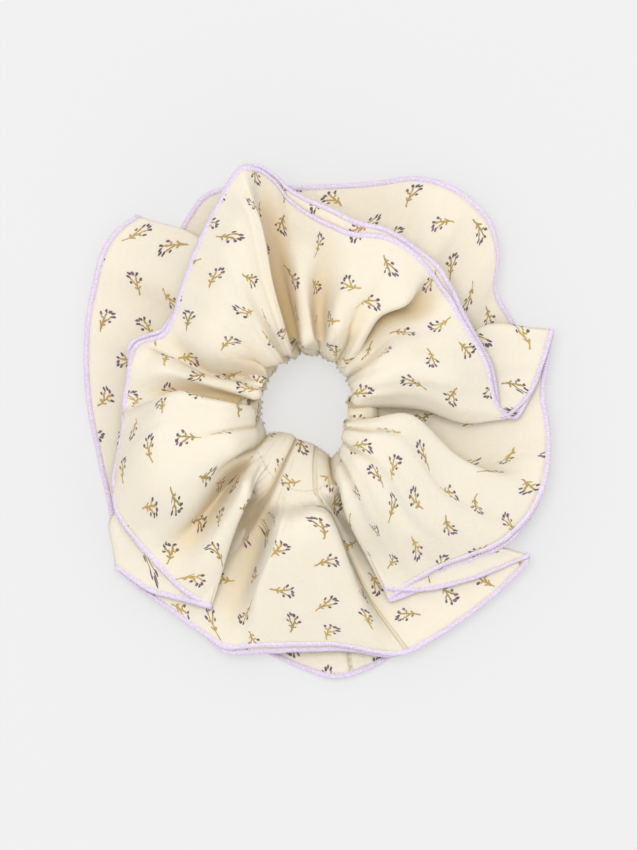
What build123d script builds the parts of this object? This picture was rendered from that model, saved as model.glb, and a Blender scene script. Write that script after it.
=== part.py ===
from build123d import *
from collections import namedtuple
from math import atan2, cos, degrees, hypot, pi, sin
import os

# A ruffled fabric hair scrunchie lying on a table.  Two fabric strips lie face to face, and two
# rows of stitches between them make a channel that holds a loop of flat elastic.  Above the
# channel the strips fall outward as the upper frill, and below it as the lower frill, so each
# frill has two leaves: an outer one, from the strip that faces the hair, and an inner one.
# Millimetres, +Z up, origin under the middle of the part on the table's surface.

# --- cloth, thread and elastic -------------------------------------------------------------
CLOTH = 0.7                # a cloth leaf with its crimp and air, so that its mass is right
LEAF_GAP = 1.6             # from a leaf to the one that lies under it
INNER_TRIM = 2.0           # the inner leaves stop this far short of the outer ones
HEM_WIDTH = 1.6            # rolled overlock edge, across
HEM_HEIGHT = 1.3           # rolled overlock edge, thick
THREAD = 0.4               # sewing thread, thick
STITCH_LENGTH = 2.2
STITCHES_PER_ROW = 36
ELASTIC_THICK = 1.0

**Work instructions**
The whole listing above needs to be written out again exactly.

**Solution for this problem**
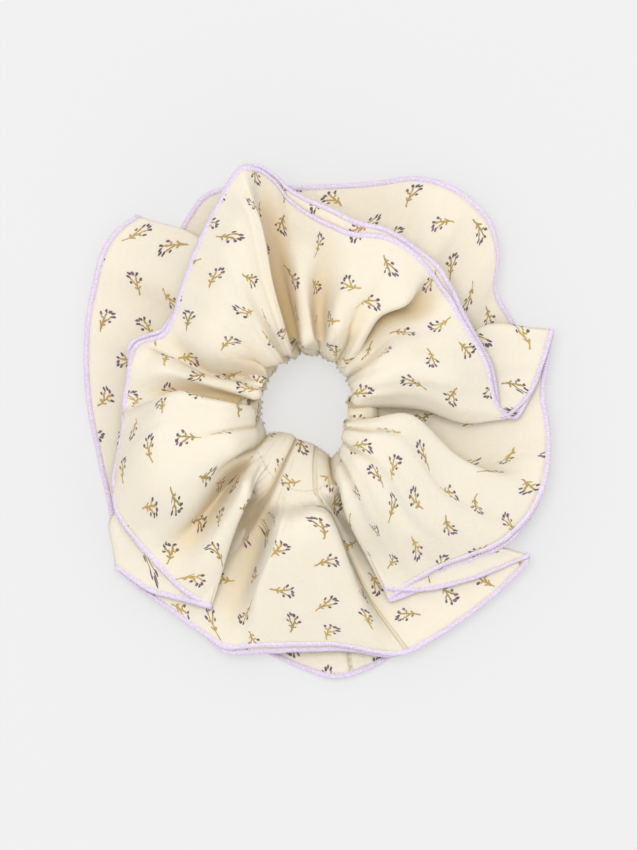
What build123d script builds the parts of this object? This picture was rendered from that model, saved as model.glb, and a Blender scene script. Write that script after it.
=== part.py ===
from build123d import *
from collections import namedtuple
from math import atan2, cos, degrees, hypot, pi, sin
import os

# A ruffled fabric hair scrunchie lying on a table.  Two fabric strips lie face to face, and two
# rows of stitches between them make a channel that holds a loop of flat elastic.  Above the
# channel the strips fall outward as the upper frill, and below it as the lower frill, so each
# frill has two leaves: an outer one, from the strip that faces the hair, and an inner one.
# Millimetres, +Z up, origin under the middle of the part on the table's surface.

# --- cloth, thread and elastic -------------------------------------------------------------
CLOTH = 0.7                # a cloth leaf with its crimp and air, so that its mass is right
LEAF_GAP = 1.6             # from a leaf to the one that lies under it
INNER_TRIM = 2.0           # the inner leaves stop this far short of the outer ones
HEM_WIDTH = 1.6            # rolled overlock edge, across
HEM_HEIGHT = 1.3           # rolled overlock edge, thick
THREAD = 0.4               # sewing thread, thick
STITCH_LENGTH = 2.2
STITCHES_PER_ROW = 36
ELASTIC_THICK = 1.0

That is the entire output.